Written instruction. Can you find the lines of the listing that include "type" and copy every one?

Material provided.
###
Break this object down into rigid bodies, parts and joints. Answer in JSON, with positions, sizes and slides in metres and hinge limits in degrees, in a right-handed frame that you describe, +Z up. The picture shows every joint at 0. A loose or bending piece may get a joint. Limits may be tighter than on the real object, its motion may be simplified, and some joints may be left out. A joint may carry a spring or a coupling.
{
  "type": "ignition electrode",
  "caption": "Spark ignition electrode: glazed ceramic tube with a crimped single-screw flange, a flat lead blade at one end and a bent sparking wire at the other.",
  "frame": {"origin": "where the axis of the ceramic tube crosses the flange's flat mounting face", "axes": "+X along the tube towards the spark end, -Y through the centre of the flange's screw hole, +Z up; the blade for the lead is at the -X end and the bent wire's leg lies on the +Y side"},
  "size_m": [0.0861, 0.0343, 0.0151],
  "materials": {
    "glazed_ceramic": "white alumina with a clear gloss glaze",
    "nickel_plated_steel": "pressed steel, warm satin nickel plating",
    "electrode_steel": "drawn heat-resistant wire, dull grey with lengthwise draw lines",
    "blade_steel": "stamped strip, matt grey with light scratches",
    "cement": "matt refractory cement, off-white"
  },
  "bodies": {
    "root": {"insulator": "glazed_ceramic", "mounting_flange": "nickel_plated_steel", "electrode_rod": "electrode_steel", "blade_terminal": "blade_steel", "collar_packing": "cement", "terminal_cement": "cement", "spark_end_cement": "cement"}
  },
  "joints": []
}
###
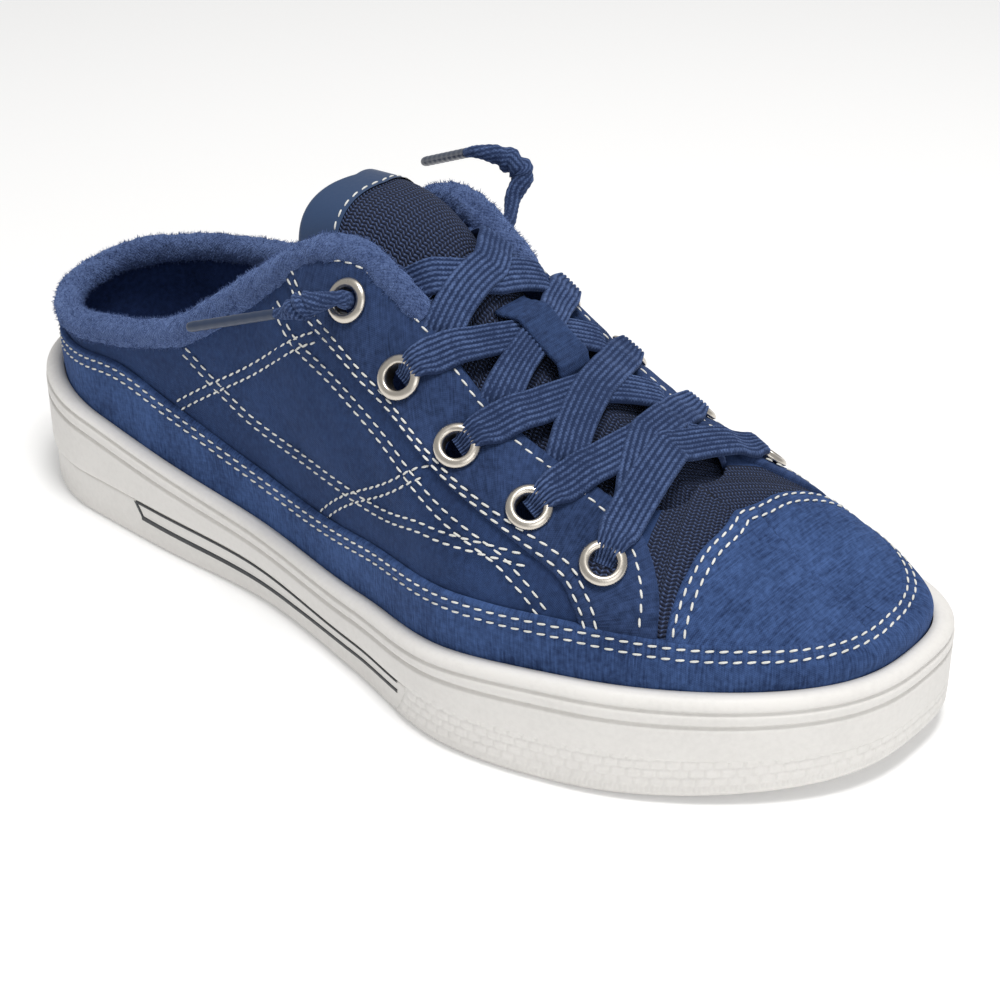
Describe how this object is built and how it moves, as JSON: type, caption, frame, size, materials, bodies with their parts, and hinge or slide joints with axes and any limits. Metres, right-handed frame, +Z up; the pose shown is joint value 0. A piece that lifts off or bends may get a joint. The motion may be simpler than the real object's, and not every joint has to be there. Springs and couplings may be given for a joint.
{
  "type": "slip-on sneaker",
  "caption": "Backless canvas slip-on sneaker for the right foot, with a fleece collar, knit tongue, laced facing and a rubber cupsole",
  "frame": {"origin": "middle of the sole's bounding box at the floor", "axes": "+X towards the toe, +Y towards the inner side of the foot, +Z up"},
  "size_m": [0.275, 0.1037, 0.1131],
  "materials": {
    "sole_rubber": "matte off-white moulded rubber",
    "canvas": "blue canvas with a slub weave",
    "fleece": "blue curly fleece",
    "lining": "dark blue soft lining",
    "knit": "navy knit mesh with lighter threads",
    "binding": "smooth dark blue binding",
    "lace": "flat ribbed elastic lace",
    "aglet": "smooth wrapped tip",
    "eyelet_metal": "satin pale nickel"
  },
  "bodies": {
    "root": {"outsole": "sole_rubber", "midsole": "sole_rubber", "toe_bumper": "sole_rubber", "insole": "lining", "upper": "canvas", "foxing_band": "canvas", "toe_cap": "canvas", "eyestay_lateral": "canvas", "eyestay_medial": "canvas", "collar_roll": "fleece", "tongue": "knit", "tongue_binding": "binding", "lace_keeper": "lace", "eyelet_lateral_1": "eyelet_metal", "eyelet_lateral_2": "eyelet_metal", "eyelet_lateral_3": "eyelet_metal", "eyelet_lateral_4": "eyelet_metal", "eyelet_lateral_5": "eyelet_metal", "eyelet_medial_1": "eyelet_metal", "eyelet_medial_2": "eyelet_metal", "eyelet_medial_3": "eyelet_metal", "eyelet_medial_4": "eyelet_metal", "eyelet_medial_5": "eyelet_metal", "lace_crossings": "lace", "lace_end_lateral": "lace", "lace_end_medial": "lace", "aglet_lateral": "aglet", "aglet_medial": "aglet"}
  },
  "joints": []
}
###
Complete output.
  "type": "ignition electrode",
Describe how this object is built and how it moves, as JSON: type, caption, frame, size, materials, bodies with their parts, and hinge or slide joints with axes and any limits. Metres, right-handed frame, +Z up; the pose shown is joint value 0. A piece that lifts off or bends may get a joint. The motion may be simpler than the real object's, and not every joint has to be there. Springs and couplings may be given for a joint.
  "type": "slip-on sneaker",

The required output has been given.